Kürschner

Uit Wikipedia, de vrije encyclopedie

Kürschner is de naam van een familie die fabrikanten van productiemachines voor de kaarsenfabricage heeft voortgebracht. Dit heeft geresulteerd in het familiebedrijf Spezial-Maschinenfabrik Hans Kürschner GmbH & Co KG, dat is gevestigd te Hinsbeck in de gemeente Nettetal. De wortels van dit bedrijf liggen in Helmond.

Geschiedenis[bewerken | brontekst bewerken]

In 1919 kwam Walter Kürschner (geboren in 1872) samen met zijn vrouw Maria Schmidt en zijn jongste zoon, de 8-jarige Herbert Kürschner vanuit Barmen naar Helmond. Hij werd daar bedrijfsleider van een nieuw bedrijf, Helmat (N.V. Helmondsche Machine- en Textielfabriek) geheten. Dit had te maken met de nasleep van de Eerste Wereldoorlog, waardoor het bedrijfsleven in Duitsland moeilijk uit te oefenen was. Walter had te Barmen reeds ervaring opgedaan in de fabricage van vlechtmachines voor de textielindustrie. Een bouwer van textielproductiemachines was ook in Helmond zeer welkom, gezien de bloeiende textielindustrie aldaar.

Helmat werd gevestigd in de leegstaande gebouwen van weverij Bogaers. De Duitse vaklieden werden gevestigd in een rij huizen, de Duitse huizen, te Mierlo-Hout. Deze huizen bestaan nog steeds.

De Helmat had 50 tot 60 draaibanken en een eigen stroomvoorziening.
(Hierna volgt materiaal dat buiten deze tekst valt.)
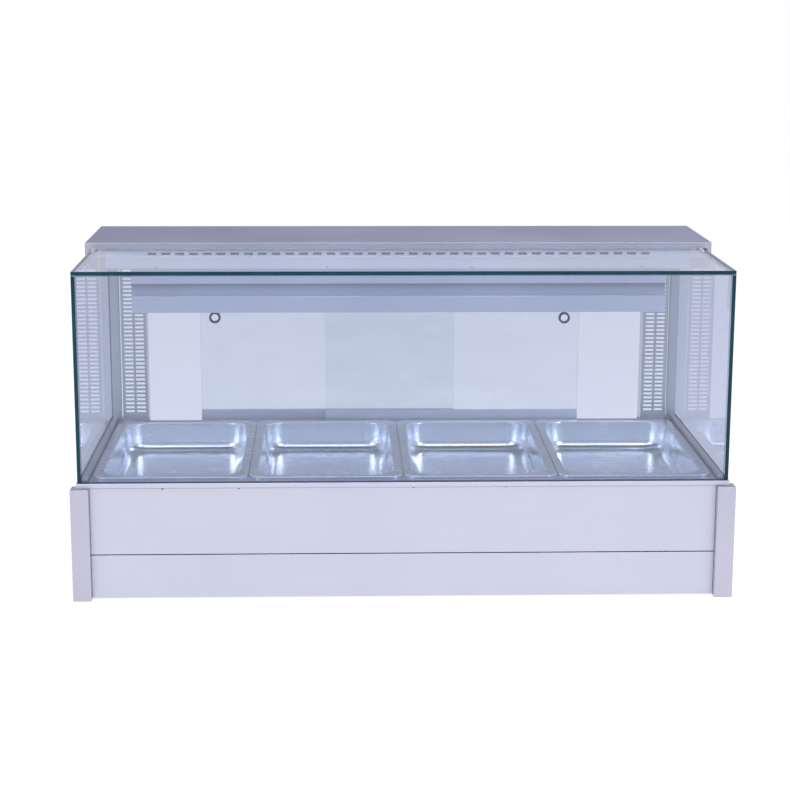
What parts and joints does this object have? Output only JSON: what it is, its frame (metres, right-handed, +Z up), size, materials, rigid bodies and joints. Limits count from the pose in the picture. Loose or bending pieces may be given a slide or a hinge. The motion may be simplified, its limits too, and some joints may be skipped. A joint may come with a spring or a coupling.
{
  "type": "hot food display case",
  "caption": "Countertop heated display case: a square glass box and lamp canopy over lift-out food pans in a steel base, with sliding glass doors behind.",
  "frame": {"origin": "under the middle of the case, on the surface that it stands on", "axes": "+X to the customer's right along the case's length, +Y from the customer to the operator, +Z up"},
  "size_m": [1.383, 0.648, 0.7075],
  "materials": {
    "panel_steel": "satin stainless sheet",
    "post_steel": "brushed stainless sheet, warmer and slightly duller",
    "frame_steel": "brushed stainless sheet and rolled section",
    "fascia_steel": "satin stainless sheet",
    "canopy_steel": "brushed stainless sheet, seen at a low angle",
    "pan_steel": "deep drawn satin stainless",
    "element_metal": "oxidised heating rod sheath",
    "clear_glass": "clear toughened float glass with dark green polished edges",
    "door_glass": "clear toughened glass",
    "ring_plastic": "moulded plastic",
    "black_plastic": "moulded plastic",
    "red_lens": "translucent lens",
    "quartz": "quartz lamp tube",
    "ceramic": "unglazed steatite"
  },
  "bodies": {
    "case": {"corner_post_front_left": "post_steel", "corner_post_front_right": "post_steel", "corner_post_rear_left": "post_steel", "corner_post_rear_right": "post_steel", "front_panel_upper": "panel_steel", "front_panel_lower": "panel_steel", "side_panel_left": "panel_steel", "side_panel_right": "panel_steel", "rear_panel": "panel_steel", "base_plate": "frame_steel", "deck_frame": "frame_steel", "pan_support_bar_1": "frame_steel", "pan_support_bar_2": "frame_steel", "pan_support_bar_3": "frame_steel", "well_tank": "frame_steel", "glass_sill_left": "frame_steel", "glass_sill_right": "frame_steel", "glass_channel_left": "frame_steel", "glass_channel_right": "frame_steel", "door_track_bottom": "frame_steel", "door_track_top": "frame_steel", "heating_element_left": "element_metal", "heating_element_right": "element_metal", "thermostat_body": "black_plastic", "power_switch_body": "black_plastic", "lamp_switch_body": "black_plastic", "cable_gland": "black_plastic", "pilot_lamp": "red_lens", "terminal_block": "ceramic", "lamp_holder_1": "ceramic", "lamp_holder_2": "ceramic", "lamp_holder_3": "ceramic", "lamp_holder_4": "ceramic", "glass_front": "clear_glass", "glass_left": "clear_glass", "glass_right": "clear_glass", "glass_top": "clear_glass", "rear_column_left": "fascia_steel", "rear_column_right": "fascia_steel", "canopy_fascia": "fascia_steel", "vent_duct": "fascia_steel", "lamp_housing": "fascia_steel", "canopy_cover": "canopy_steel", "heat_lamp_tube_1": "quartz", "heat_lamp_tube_2": "quartz", "heat_lamp_tube_3": "quartz"},
    "left_door": {"door_glass_left": "door_glass", "door_rail_left": "frame_steel", "finger_ring_left": "ring_plastic"},
    "right_door": {"door_glass_right": "door_glass", "door_rail_right": "frame_steel", "finger_ring_right": "ring_plastic"},
    "pan_1": {"food_pan_1": "pan_steel"},
    "pan_2": {"food_pan_2": "pan_steel"},
    "pan_3": {"food_pan_3": "pan_steel"},
    "pan_4": {"food_pan_4": "pan_steel"},
    "knob": {"thermostat_knob": "black_plastic"},
    "power_rocker": {"power_switch_rocker": "black_plastic"},
    "lamp_rocker": {"lamp_switch_rocker": "black_plastic"}
  },
  "joints": [
    {"name": "left_door_slide", "type": "slide", "parent": "case", "child": "left_door", "axis": [1, 0, 0], "range_m": [-0.123, 0.445]},
    {"name": "right_door_slide", "type": "slide", "parent": "case", "child": "right_door", "axis": [1, 0, 0], "range_m": [-0.418, 0.15]},
    {"name": "pan_1_lift", "type": "slide", "parent": "case", "child": "pan_1", "axis": [0, 0, 1], "range_m": [0, 0.15]},
    {"name": "pan_2_lift", "type": "slide", "parent": "case", "child": "pan_2", "axis": [0, 0, 1], "range_m": [0, 0.15]},
    {"name": "pan_3_lift", "type": "slide", "parent": "case", "child": "pan_3", "axis": [0, 0, 1], "range_m": [0, 0.15]},
    {"name": "pan_4_lift", "type": "slide", "parent": "case", "child": "pan_4", "axis": [0, 0, 1], "range_m": [0, 0.15]},
    {"name": "thermostat_turn", "type": "hinge", "parent": "case", "child": "knob", "pos_m": [-0.12, 0.306, 0.19], "axis": [0, -1, 0], "range_deg": [0, 270]},
    {"name": "power_rocker_tilt", "type": "hinge", "parent": "case", "child": "power_rocker", "pos_m": [-0.19, 0.3063, 0.19], "axis": [1, 0, 0], "range_deg": [0, 20]},
    {"name": "lamp_rocker_tilt", "type": "hinge", "parent": "case", "child": "lamp_rocker", "pos_m": [-0.24, 0.3063, 0.19], "axis": [1, 0, 0], "range_deg": [0, 20]}
  ]
}
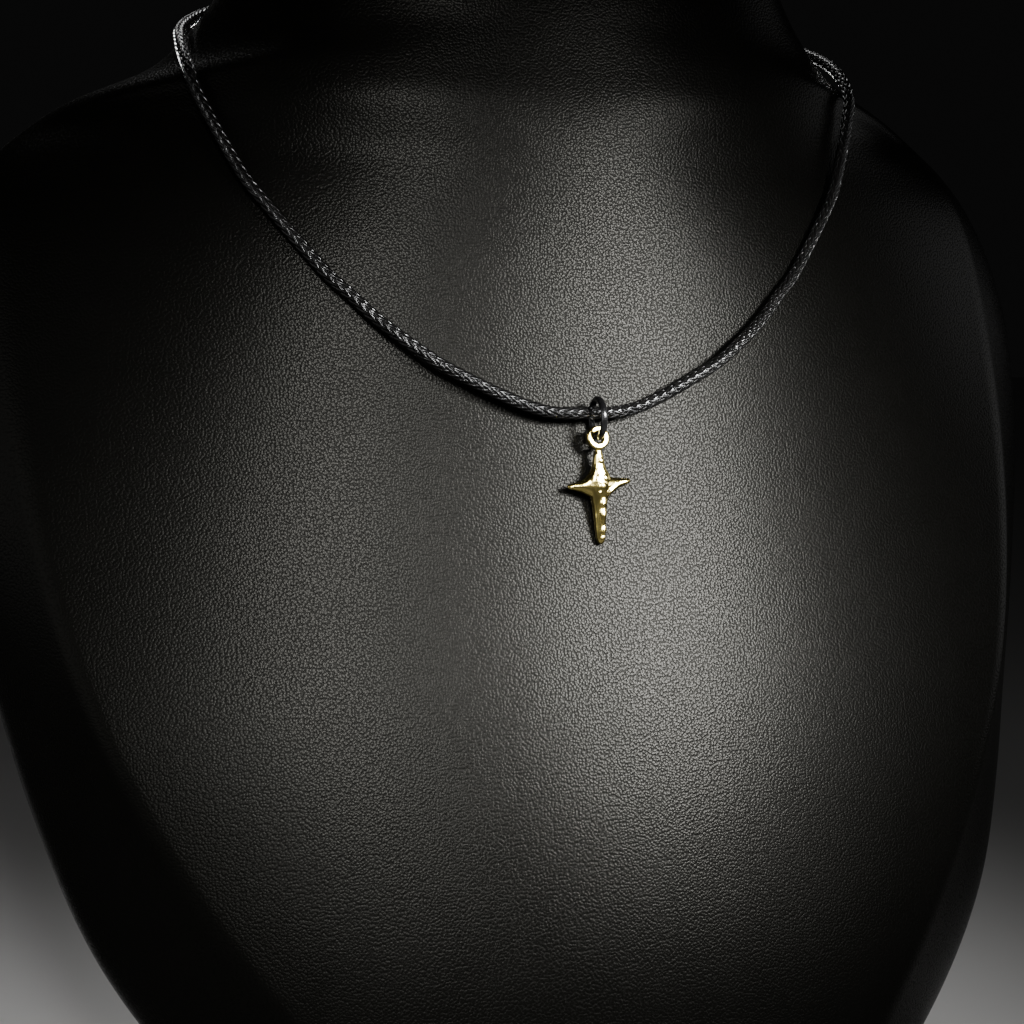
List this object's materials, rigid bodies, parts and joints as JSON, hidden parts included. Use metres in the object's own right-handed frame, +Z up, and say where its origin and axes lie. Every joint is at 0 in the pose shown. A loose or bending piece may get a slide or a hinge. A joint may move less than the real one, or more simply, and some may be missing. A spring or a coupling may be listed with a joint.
{
  "type": "cross necklace on a neck bust",
  "caption": "Small cast cross pendant on a round braided cord, hung from a ring in front of a plain display bust with a leaning face, bevelled sides, a neck and a flat base.",
  "frame": {"origin": "middle of the bust's flat base, on the surface that it stands on", "axes": "+Z up towards the neck's top, -Y the way that the chest faces, +X to the right as seen from the front"},
  "size_m": [0.2044, 0.1084, 0.215],
  "materials": {
    "leatherette": "satin black with a fine pebbled grain",
    "waxed_cord": "black braid under a glossy wax",
    "black_metal": "polished black plating",
    "gold": "polished pale yellow gold"
  },
  "bodies": {
    "root": {"bust_form": "leatherette", "cord": "waxed_cord", "clasp": "black_metal", "jump_ring": "black_metal", "cross_pendant": "gold"}
  },
  "joints": []
}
Dit moderne bedrijf ging echter in 1921 failliet.

Walter Kürschner begon toen zelfstandig verder met een aantal machines uit de boedel van Helmat. Hij bleef in een fabriekje aan het Binderseind machines produceren voor het vlechten van lampenpitten, veters, uniformbiezen, tafelkleden en gordijnen. Er was een relatie met de bandfabriek Vullings te Heeze.

In 1925 kwam zoon Hans in het fabriekje werken. Walters twee andere zoons kwamen eveneens in dienst van het bedrijf. Dezen vertrokken in de jaren 30 van de 20e eeuw. Men begon, naast vlechtmachines, ook kaarsengietmachines te vervaardigen, in de eerste plaats voor kaarsenfabriek Bolsius te Schijndel. Later leverde men ook aan de firma Hoogland te Roermond. Eén van de markante medewerkers was Frans van Ettro. Walter had bovendien persoonlijke contacten met Hub van Doorne.

Een probleem van de Kürschners was dat ze hun Duitse nationaliteit bleven behouden en dat na de Tweede Wereldoorlog het bedrijf werd gevorderd en de familie genoopt was te vertrekken naar Duitsland.

In 1947 startte men opnieuw te Kaldenkerken, in de voormalige danszaal van het keizerlijk hof. Het bedrijf groeide voorspoedig, verhuisde naar Hinsbeck, en in 1959 werd de duizendste machine afgeleverd. Men had toen 70 personeelsleden. In 1965 overleed Walter Kürschner, maar het bedrijf groeide verder uit tot wereldmarktleider op het gebied van kaarsenproductiemachines.